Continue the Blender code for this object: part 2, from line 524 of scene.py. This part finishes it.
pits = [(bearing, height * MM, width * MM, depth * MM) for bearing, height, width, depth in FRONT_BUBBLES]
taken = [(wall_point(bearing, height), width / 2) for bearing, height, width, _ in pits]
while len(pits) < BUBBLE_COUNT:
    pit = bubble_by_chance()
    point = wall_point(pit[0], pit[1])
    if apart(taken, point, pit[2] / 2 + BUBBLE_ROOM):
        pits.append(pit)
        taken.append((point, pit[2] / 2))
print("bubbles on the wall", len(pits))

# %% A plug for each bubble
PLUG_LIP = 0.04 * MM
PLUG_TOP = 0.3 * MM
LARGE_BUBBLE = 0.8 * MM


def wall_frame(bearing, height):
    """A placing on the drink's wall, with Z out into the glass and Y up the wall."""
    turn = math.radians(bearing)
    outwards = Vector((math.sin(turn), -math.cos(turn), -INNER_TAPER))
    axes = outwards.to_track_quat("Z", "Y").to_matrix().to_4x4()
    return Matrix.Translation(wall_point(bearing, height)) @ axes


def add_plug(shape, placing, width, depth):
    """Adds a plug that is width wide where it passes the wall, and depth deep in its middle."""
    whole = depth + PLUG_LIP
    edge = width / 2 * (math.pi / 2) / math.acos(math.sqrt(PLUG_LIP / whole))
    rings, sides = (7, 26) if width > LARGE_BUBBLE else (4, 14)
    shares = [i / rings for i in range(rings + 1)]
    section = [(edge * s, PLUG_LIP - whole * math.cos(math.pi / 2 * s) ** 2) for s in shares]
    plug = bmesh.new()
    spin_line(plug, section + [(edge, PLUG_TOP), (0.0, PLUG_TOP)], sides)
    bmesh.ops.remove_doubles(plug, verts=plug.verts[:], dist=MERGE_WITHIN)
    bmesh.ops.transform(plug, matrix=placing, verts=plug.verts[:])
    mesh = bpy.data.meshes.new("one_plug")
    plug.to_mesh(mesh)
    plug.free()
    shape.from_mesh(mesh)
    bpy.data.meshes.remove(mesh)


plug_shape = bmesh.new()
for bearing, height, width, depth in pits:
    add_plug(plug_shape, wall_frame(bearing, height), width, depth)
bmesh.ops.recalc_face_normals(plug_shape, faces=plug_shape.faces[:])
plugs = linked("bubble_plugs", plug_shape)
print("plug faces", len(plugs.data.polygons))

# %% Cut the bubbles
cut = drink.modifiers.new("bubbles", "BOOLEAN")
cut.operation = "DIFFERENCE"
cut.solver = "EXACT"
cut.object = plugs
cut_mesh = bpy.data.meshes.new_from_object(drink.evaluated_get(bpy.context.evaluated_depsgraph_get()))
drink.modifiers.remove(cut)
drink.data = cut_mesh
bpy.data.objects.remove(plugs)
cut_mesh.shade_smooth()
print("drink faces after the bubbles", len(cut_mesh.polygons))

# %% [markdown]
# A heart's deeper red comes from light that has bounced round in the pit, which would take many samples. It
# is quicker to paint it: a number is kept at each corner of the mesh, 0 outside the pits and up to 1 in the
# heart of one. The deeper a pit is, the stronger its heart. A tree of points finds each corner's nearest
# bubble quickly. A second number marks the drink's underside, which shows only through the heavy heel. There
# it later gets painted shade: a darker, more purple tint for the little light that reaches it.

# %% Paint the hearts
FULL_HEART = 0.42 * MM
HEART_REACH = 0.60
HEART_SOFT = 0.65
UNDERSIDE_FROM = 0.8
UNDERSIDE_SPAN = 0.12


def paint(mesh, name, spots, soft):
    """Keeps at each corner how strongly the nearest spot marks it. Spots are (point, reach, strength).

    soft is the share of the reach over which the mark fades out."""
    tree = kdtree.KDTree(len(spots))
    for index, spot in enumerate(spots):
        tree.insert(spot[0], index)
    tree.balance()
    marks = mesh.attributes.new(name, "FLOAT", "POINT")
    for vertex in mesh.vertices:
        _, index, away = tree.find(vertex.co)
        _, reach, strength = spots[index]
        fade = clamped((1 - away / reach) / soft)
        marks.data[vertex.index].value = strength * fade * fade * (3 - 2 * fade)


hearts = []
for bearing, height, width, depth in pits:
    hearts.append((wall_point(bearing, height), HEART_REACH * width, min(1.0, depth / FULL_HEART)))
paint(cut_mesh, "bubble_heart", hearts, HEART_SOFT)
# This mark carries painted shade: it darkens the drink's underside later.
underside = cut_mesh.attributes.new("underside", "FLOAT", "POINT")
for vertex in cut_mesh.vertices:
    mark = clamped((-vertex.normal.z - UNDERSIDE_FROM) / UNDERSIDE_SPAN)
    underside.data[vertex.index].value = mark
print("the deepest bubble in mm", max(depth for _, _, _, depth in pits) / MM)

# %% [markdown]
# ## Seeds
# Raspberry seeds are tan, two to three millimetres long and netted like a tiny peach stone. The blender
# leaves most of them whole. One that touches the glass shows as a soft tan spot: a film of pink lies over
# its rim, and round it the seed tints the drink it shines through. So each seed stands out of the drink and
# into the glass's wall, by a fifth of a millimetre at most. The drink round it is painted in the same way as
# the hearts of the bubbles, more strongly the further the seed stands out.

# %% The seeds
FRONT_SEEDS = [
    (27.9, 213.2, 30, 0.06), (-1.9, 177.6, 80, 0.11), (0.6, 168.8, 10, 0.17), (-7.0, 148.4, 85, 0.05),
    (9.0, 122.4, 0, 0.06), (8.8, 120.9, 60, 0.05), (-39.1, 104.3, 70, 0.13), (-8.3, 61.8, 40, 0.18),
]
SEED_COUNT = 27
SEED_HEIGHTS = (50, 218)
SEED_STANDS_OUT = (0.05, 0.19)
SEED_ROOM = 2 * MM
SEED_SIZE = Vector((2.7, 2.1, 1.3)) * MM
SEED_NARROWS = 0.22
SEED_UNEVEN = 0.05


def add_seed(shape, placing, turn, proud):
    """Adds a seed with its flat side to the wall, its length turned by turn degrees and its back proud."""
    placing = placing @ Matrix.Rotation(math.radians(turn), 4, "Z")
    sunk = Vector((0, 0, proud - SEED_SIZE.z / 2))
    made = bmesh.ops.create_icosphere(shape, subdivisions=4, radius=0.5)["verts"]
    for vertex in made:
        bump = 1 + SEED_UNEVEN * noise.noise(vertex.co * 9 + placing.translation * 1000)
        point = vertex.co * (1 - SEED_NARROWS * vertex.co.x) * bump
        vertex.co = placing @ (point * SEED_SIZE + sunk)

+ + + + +

> What you will do
Print the material verbatim, all of it.

> Solution to the problem
Continue the Blender code for this object: part 2, from line 524 of scene.py. This part finishes it.
pits = [(bearing, height * MM, width * MM, depth * MM) for bearing, height, width, depth in FRONT_BUBBLES]
taken = [(wall_point(bearing, height), width / 2) for bearing, height, width, _ in pits]
while len(pits) < BUBBLE_COUNT:
    pit = bubble_by_chance()
    point = wall_point(pit[0], pit[1])
    if apart(taken, point, pit[2] / 2 + BUBBLE_ROOM):
        pits.append(pit)
        taken.append((point, pit[2] / 2))
print("bubbles on the wall", len(pits))

# %% A plug for each bubble
PLUG_LIP = 0.04 * MM
PLUG_TOP = 0.3 * MM
LARGE_BUBBLE = 0.8 * MM


def wall_frame(bearing, height):
    """A placing on the drink's wall, with Z out into the glass and Y up the wall."""
    turn = math.radians(bearing)
    outwards = Vector((math.sin(turn), -math.cos(turn), -INNER_TAPER))
    axes = outwards.to_track_quat("Z", "Y").to_matrix().to_4x4()
    return Matrix.Translation(wall_point(bearing, height)) @ axes


def add_plug(shape, placing, width, depth):
    """Adds a plug that is width wide where it passes the wall, and depth deep in its middle."""
    whole = depth + PLUG_LIP
    edge = width / 2 * (math.pi / 2) / math.acos(math.sqrt(PLUG_LIP / whole))
    rings, sides = (7, 26) if width > LARGE_BUBBLE else (4, 14)
    shares = [i / rings for i in range(rings + 1)]
    section = [(edge * s, PLUG_LIP - whole * math.cos(math.pi / 2 * s) ** 2) for s in shares]
    plug = bmesh.new()
    spin_line(plug, section + [(edge, PLUG_TOP), (0.0, PLUG_TOP)], sides)
    bmesh.ops.remove_doubles(plug, verts=plug.verts[:], dist=MERGE_WITHIN)
    bmesh.ops.transform(plug, matrix=placing, verts=plug.verts[:])
    mesh = bpy.data.meshes.new("one_plug")
    plug.to_mesh(mesh)
    plug.free()
    shape.from_mesh(mesh)
    bpy.data.meshes.remove(mesh)


plug_shape = bmesh.new()
for bearing, height, width, depth in pits:
    add_plug(plug_shape, wall_frame(bearing, height), width, depth)
bmesh.ops.recalc_face_normals(plug_shape, faces=plug_shape.faces[:])
plugs = linked("bubble_plugs", plug_shape)
print("plug faces", len(plugs.data.polygons))

# %% Cut the bubbles
cut = drink.modifiers.new("bubbles", "BOOLEAN")
cut.operation = "DIFFERENCE"
cut.solver = "EXACT"
cut.object = plugs
cut_mesh = bpy.data.meshes.new_from_object(drink.evaluated_get(bpy.context.evaluated_depsgraph_get()))
drink.modifiers.remove(cut)
drink.data = cut_mesh
bpy.data.objects.remove(plugs)
cut_mesh.shade_smooth()
print("drink faces after the bubbles", len(cut_mesh.polygons))

# %% [markdown]
# A heart's deeper red comes from light that has bounced round in the pit, which would take many samples. It
# is quicker to paint it: a number is kept at each corner of the mesh, 0 outside the pits and up to 1 in the
# heart of one. The deeper a pit is, the stronger its heart. A tree of points finds each corner's nearest
# bubble quickly. A second number marks the drink's underside, which shows only through the heavy heel. There
# it later gets painted shade: a darker, more purple tint for the little light that reaches it.

# %% Paint the hearts
FULL_HEART = 0.42 * MM
HEART_REACH = 0.60
HEART_SOFT = 0.65
UNDERSIDE_FROM = 0.8
UNDERSIDE_SPAN = 0.12


def paint(mesh, name, spots, soft):
    """Keeps at each corner how strongly the nearest spot marks it. Spots are (point, reach, strength).

    soft is the share of the reach over which the mark fades out."""
    tree = kdtree.KDTree(len(spots))
    for index, spot in enumerate(spots):
        tree.insert(spot[0], index)
    tree.balance()
    marks = mesh.attributes.new(name, "FLOAT", "POINT")
    for vertex in mesh.vertices:
        _, index, away = tree.find(vertex.co)
        _, reach, strength = spots[index]
        fade = clamped((1 - away / reach) / soft)
        marks.data[vertex.index].value = strength * fade * fade * (3 - 2 * fade)


hearts = []
for bearing, height, width, depth in pits:
    hearts.append((wall_point(bearing, height), HEART_REACH * width, min(1.0, depth / FULL_HEART)))
paint(cut_mesh, "bubble_heart", hearts, HEART_SOFT)
# This mark carries painted shade: it darkens the drink's underside later.
underside = cut_mesh.attributes.new("underside", "FLOAT", "POINT")
for vertex in cut_mesh.vertices:
    mark = clamped((-vertex.normal.z - UNDERSIDE_FROM) / UNDERSIDE_SPAN)
    underside.data[vertex.index].value = mark
print("the deepest bubble in mm", max(depth for _, _, _, depth in pits) / MM)

# %% [markdown]
# ## Seeds
# Raspberry seeds are tan, two to three millimetres long and netted like a tiny peach stone. The blender
# leaves most of them whole. One that touches the glass shows as a soft tan spot: a film of pink lies over
# its rim, and round it the seed tints the drink it shines through. So each seed stands out of the drink and
# into the glass's wall, by a fifth of a millimetre at most. The drink round it is painted in the same way as
# the hearts of the bubbles, more strongly the further the seed stands out.

# %% The seeds
FRONT_SEEDS = [
    (27.9, 213.2, 30, 0.06), (-1.9, 177.6, 80, 0.11), (0.6, 168.8, 10, 0.17), (-7.0, 148.4, 85, 0.05),
    (9.0, 122.4, 0, 0.06), (8.8, 120.9, 60, 0.05), (-39.1, 104.3, 70, 0.13), (-8.3, 61.8, 40, 0.18),
]
SEED_COUNT = 27
SEED_HEIGHTS = (50, 218)
SEED_STANDS_OUT = (0.05, 0.19)
SEED_ROOM = 2 * MM
SEED_SIZE = Vector((2.7, 2.1, 1.3)) * MM
SEED_NARROWS = 0.22
SEED_UNEVEN = 0.05


def add_seed(shape, placing, turn, proud):
    """Adds a seed with its flat side to the wall, its length turned by turn degrees and its back proud."""
    placing = placing @ Matrix.Rotation(math.radians(turn), 4, "Z")
    sunk = Vector((0, 0, proud - SEED_SIZE.z / 2))
    made = bmesh.ops.create_icosphere(shape, subdivisions=4, radius=0.5)["verts"]
    for vertex in made:
        bump = 1 + SEED_UNEVEN * noise.noise(vertex.co * 9 + placing.translation * 1000)
        point = vertex.co * (1 - SEED_NARROWS * vertex.co.x) * bump
        vertex.co = placing @ (point * SEED_SIZE + sunk)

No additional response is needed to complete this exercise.